WHAT TO WORK ON: Consider the listing below. Extract exactly the lines from the line containing "hank.add(solid(name, path, path.map(()" to the line containing "if empty is", both included.

DATA LISTING:

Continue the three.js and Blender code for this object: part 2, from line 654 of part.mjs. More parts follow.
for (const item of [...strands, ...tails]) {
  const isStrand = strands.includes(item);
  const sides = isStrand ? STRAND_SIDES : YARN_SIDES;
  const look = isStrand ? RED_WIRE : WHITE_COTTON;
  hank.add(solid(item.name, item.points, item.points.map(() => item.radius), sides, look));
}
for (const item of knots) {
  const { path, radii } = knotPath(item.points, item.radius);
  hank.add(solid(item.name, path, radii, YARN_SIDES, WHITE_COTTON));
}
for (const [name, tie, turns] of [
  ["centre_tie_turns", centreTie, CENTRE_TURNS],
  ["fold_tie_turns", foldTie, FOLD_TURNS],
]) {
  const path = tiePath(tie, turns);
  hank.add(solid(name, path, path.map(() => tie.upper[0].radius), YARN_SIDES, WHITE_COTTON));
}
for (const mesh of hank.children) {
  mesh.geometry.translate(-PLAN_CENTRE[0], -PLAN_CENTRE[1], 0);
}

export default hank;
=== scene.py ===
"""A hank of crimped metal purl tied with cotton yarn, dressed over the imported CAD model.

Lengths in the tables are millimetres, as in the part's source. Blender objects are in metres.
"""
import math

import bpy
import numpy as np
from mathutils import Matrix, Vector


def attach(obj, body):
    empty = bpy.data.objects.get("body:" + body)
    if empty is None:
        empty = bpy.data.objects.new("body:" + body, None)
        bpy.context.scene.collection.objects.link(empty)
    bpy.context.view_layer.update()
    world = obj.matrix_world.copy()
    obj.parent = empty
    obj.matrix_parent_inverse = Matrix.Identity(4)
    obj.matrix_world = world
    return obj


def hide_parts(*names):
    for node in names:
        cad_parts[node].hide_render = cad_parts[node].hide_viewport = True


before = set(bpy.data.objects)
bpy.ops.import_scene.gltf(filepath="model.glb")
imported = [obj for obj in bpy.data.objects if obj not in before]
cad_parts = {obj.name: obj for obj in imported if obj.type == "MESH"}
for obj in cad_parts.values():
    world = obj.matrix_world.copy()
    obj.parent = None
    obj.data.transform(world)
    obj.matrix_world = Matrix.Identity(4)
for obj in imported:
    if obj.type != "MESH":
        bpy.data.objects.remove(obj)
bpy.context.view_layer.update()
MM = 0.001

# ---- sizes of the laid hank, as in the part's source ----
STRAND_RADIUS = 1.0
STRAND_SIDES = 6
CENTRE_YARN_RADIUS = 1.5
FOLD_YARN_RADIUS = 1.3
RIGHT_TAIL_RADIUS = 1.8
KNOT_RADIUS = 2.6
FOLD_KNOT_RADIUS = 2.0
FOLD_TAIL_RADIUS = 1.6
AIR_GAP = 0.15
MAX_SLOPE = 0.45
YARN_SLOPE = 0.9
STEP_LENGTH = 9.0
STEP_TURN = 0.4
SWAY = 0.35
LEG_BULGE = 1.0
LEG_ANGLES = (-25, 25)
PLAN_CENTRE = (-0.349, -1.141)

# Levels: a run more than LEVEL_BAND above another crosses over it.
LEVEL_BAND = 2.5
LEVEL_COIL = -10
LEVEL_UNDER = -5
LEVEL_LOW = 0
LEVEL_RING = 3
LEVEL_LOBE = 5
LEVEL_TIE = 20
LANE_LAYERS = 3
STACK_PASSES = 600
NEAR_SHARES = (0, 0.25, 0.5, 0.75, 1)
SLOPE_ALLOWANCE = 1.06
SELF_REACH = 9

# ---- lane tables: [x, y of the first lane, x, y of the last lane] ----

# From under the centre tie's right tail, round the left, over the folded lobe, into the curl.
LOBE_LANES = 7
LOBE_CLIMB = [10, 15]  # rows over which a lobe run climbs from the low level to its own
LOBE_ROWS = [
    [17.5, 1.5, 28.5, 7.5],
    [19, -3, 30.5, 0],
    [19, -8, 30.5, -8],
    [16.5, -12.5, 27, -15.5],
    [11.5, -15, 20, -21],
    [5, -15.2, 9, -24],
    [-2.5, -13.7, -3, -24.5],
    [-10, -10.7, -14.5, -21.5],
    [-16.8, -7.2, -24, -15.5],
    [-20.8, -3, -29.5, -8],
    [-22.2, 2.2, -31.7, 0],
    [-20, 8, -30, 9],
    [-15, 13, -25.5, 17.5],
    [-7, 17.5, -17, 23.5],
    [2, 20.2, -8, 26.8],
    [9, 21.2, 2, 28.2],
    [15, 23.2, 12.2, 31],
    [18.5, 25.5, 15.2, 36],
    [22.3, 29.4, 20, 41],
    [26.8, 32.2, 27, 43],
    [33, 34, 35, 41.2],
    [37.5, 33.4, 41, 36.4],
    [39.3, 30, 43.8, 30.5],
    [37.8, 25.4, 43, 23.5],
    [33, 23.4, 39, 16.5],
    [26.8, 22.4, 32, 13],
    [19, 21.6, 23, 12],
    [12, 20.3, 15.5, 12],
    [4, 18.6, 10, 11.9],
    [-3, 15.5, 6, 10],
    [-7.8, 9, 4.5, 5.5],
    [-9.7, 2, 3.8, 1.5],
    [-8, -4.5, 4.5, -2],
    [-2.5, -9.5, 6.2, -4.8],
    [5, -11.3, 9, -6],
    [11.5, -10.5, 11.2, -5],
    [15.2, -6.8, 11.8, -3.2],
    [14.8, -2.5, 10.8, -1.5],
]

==

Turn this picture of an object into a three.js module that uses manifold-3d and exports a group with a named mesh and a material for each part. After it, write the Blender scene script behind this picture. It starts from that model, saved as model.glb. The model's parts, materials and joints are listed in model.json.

EXERCISE RESULT:
  hank.add(solid(name, path, path.map(() => tie.upper[0].radius), YARN_SIDES, WHITE_COTTON));
}
for (const mesh of hank.children) {
  mesh.geometry.translate(-PLAN_CENTRE[0], -PLAN_CENTRE[1], 0);
}

export default hank;
=== scene.py ===
"""A hank of crimped metal purl tied with cotton yarn, dressed over the imported CAD model.

Lengths in the tables are millimetres, as in the part's source. Blender objects are in metres.
"""
import math

import bpy
import numpy as np
from mathutils import Matrix, Vector


def attach(obj, body):
    empty = bpy.data.objects.get("body:" + body)
    if empty is None:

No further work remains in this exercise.